Approval granted for £75m redevelopment of Lancashire Police HQ
The work will take place in phases over the next decade.
Last updated 15th Jan 2024
Lancashire Police headquarters are to get a £75m overhaul to make the force’s South Ribble base 'fit for the 21st century'.
The bold blueprint for the site in Hutton first emerged just over a year ago and has now been granted planning permission.
Lancashire’s police and crime commissioner Andrew Snowden told South Ribble Borough Council’s planning committee that the transformation – which will involve the demolition of dozens of buildings – was urgently needed in order to bring the sprawling facility up to the standards required for present-day policing.
Nevertheless, the eight-phase redevelopment will take between 10 and 12 years to complete, with construction work taking place intermittently during that period.
The scheme will cover both the main HQ site on Saunders Lane and nearby facilities on Lindle Lane, which house the constabulary’s dogs and horses.
As part of the revamp, extensions to the existing headquarters building will be removed and a new one added. The remaining part of the structure will get what is described in planning documents as a “cosmetic upgrade” – and the completed facility will boast a “coherent design more suited to modern working practices”. Two new vehicle maintenance unit buildings will also be created, along with a decked car park and new kennels and stables.
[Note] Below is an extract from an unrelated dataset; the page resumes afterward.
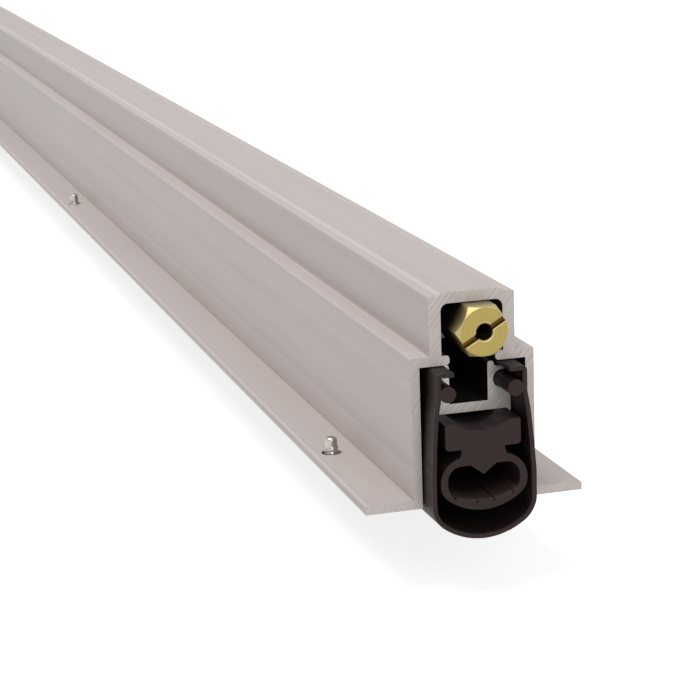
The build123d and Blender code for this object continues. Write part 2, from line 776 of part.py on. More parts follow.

The headquarters were first developed in the late 1930s and saw significant expansion after the Second World War. The most recent new building is itself now 30 years old and Andrew Snowden told planning committee members – who were taken on a tour of the site ahead of considering the application – that the Lancashire force was “trying to run cutting-edge police servicing in the 2020s with infrastructure dating back to the 1960s”.
He added: “It only takes a short amount of time to appreciate why 95 percent of the buildings on the two HQ sites are graded as unfit for purpose. There is an urgent need to create a fit-for-purpose headquarters that can support and enable an efficient and effective policing service for our county.
“The headquarters is far more than just offices – it hosts a number of operational, investigative and digital capabilities. The proposal secures the site as a green, open and well-managed…one which is vastly improved visibly and operationally,” Mr. Snowden said.
The committee heard that an alternative option would be to sell off the greenbelt site and for the constabulary to move elsewhere, but the commissioner said: “That is not what we want, it is not what the local community would want and…certainly not what the local economy would want.”
Cllt Phil Smith, who is another of the ward councillors for the area, said that the while the presence of the headquarters is sometimes a source of “aggravation” for locals, “one of the last things” he would want to see is for the facility to be shut down and the land repurposed.
“Having them close by must be a great benefit to Hutton…and the people that live locally – you’re never far from a police officer,” he said.
Meanwhile, as part of the later phases of the redevelopment, there is a plan to create a new direct access to the headquarters site from the A59 Liverpool Road roundabout.
The committee unanimously approved the application, granting full planning permission for the first three phases of the redevelopment – across both Saunders Lane and Lindle Lane – and outline permission for the remaining stages, which will be concentrated on the main HQ site and which will require further approval when the details are brought forward at a later date.